Where does the string "bending" appear in the records? Copy every line that contains it.

── RECORDS FOR THIS TASK ──

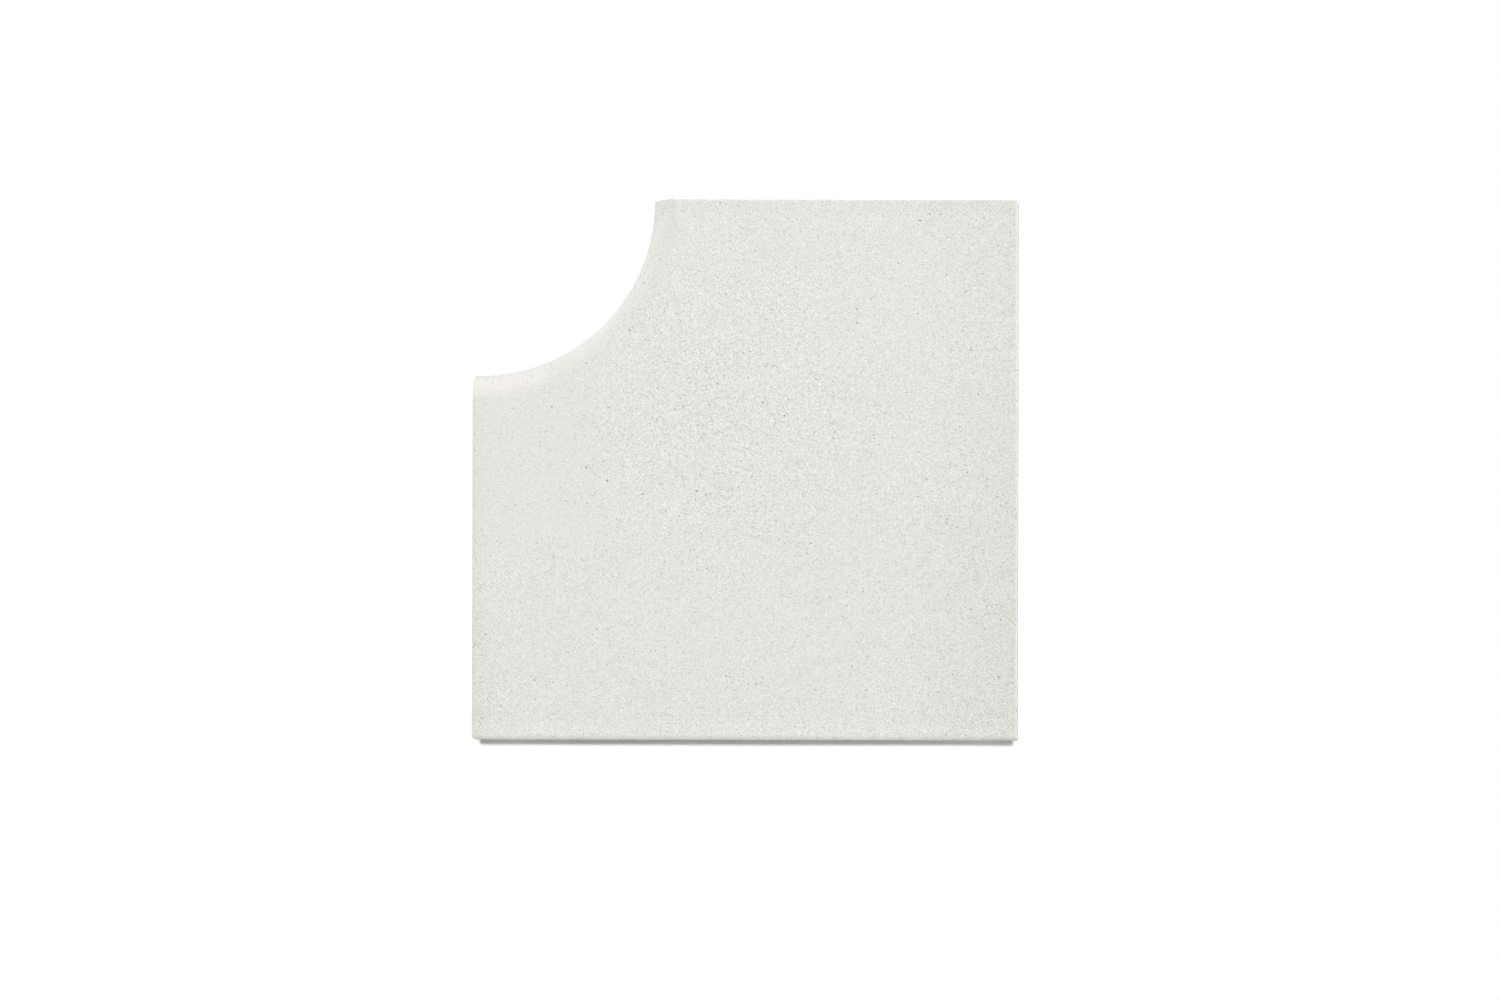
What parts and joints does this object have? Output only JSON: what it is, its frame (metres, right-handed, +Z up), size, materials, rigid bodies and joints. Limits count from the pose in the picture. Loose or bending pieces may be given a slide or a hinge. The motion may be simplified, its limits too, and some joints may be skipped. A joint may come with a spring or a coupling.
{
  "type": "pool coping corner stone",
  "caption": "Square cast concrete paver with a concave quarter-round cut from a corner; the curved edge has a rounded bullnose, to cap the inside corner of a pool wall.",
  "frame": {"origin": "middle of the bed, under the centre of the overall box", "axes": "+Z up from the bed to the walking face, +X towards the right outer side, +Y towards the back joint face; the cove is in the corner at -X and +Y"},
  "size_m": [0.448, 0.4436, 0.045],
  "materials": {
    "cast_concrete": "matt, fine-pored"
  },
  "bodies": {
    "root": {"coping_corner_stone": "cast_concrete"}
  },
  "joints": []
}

───
── RECORDS FOR THIS TASK ──

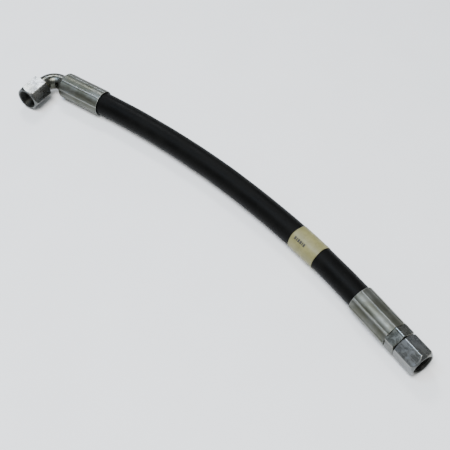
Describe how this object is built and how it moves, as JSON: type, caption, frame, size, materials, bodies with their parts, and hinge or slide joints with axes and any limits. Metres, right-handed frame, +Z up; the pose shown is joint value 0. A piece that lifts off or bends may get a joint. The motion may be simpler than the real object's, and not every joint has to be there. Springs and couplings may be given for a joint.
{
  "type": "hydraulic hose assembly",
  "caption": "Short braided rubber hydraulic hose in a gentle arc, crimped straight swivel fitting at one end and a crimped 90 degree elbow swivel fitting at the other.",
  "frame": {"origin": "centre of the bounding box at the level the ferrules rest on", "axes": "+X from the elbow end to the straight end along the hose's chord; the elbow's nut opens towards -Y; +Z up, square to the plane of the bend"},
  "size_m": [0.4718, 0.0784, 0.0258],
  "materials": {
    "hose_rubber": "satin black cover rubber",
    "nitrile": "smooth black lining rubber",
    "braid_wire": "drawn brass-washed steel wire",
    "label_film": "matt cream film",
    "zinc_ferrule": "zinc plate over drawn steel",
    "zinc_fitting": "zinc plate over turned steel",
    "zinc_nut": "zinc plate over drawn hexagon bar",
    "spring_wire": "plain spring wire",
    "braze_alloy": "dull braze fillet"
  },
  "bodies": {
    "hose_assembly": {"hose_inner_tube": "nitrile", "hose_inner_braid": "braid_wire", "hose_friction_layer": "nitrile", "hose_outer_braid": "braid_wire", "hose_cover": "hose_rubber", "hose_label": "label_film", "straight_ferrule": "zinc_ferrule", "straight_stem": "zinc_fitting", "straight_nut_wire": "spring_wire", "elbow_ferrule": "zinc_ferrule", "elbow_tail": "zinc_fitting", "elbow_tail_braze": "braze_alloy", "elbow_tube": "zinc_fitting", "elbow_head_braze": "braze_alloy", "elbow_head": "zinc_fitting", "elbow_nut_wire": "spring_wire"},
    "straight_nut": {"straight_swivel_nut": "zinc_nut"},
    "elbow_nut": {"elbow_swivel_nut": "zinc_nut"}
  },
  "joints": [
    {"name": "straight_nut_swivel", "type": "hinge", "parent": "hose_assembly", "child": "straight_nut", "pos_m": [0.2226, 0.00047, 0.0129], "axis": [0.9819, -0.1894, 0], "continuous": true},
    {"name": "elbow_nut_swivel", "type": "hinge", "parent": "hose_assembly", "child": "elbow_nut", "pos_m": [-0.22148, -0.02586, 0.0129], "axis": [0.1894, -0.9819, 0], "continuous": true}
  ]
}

───
── RECORDS FOR THIS TASK ──

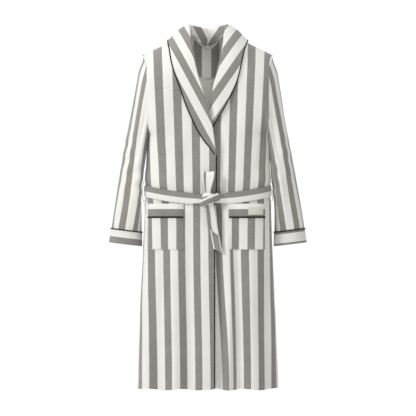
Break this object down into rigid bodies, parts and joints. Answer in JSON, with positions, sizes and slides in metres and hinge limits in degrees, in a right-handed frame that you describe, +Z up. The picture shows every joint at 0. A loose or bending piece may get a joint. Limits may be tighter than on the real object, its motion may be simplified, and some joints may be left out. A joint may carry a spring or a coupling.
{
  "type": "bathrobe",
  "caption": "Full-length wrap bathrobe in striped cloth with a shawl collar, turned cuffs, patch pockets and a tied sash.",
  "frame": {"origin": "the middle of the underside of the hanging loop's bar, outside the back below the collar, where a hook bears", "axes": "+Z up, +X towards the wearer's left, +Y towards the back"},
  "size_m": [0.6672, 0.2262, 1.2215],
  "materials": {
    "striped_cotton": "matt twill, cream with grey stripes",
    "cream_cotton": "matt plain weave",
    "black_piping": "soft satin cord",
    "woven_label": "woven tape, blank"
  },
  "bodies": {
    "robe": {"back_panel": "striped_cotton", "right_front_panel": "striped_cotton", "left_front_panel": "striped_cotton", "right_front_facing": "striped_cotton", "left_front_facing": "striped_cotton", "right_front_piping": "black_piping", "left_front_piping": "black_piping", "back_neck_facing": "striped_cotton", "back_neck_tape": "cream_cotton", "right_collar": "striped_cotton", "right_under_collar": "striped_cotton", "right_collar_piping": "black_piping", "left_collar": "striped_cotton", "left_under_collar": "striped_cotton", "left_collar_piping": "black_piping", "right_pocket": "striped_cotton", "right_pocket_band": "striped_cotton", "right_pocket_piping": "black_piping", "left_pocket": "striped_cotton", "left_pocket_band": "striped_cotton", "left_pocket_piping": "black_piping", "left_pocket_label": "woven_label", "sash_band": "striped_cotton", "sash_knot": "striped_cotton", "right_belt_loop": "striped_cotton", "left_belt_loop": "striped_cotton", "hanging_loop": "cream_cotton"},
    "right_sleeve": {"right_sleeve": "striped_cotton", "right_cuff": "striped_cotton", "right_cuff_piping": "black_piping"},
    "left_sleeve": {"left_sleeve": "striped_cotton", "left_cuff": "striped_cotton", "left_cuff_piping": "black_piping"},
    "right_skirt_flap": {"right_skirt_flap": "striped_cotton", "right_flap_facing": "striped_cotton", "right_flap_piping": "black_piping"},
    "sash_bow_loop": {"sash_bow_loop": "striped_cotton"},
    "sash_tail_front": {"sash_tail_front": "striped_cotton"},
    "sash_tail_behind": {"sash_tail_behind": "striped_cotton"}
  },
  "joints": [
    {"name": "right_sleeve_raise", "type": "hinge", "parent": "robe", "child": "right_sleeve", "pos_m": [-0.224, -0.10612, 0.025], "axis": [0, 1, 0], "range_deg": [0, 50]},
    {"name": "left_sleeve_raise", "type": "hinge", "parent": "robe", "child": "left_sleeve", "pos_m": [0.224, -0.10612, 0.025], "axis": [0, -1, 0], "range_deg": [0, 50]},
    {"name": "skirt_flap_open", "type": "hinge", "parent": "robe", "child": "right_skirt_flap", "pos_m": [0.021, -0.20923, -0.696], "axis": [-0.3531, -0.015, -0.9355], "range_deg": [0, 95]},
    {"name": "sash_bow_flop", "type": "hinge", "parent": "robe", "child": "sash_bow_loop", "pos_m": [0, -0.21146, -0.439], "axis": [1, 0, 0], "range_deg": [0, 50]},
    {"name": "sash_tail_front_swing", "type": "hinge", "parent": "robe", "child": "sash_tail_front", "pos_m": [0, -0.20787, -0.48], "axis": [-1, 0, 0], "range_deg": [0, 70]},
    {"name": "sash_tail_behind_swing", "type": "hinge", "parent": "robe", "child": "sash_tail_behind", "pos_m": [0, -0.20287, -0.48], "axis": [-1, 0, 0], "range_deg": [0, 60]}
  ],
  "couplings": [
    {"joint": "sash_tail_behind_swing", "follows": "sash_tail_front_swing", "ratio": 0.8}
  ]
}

───

■ SOLVED PROBLEM
What parts and joints does this object have? Output only JSON: what it is, its frame (metres, right-handed, +Z up), size, materials, rigid bodies and joints. Limits count from the pose in the picture. Loose or bending pieces may be given a slide or a hinge. The motion may be simplified, its limits too, and some joints may be skipped. A joint may come with a spring or a coupling.
Break this object down into rigid bodies, parts and joints. Answer in JSON, with positions, sizes and slides in metres and hinge limits in degrees, in a right-handed frame that you describe, +Z up. The picture shows every joint at 0. A loose or bending piece may get a joint. Limits may be tighter than on the real object, its motion may be simplified, and some joints may be left out. A joint may carry a spring or a coupling.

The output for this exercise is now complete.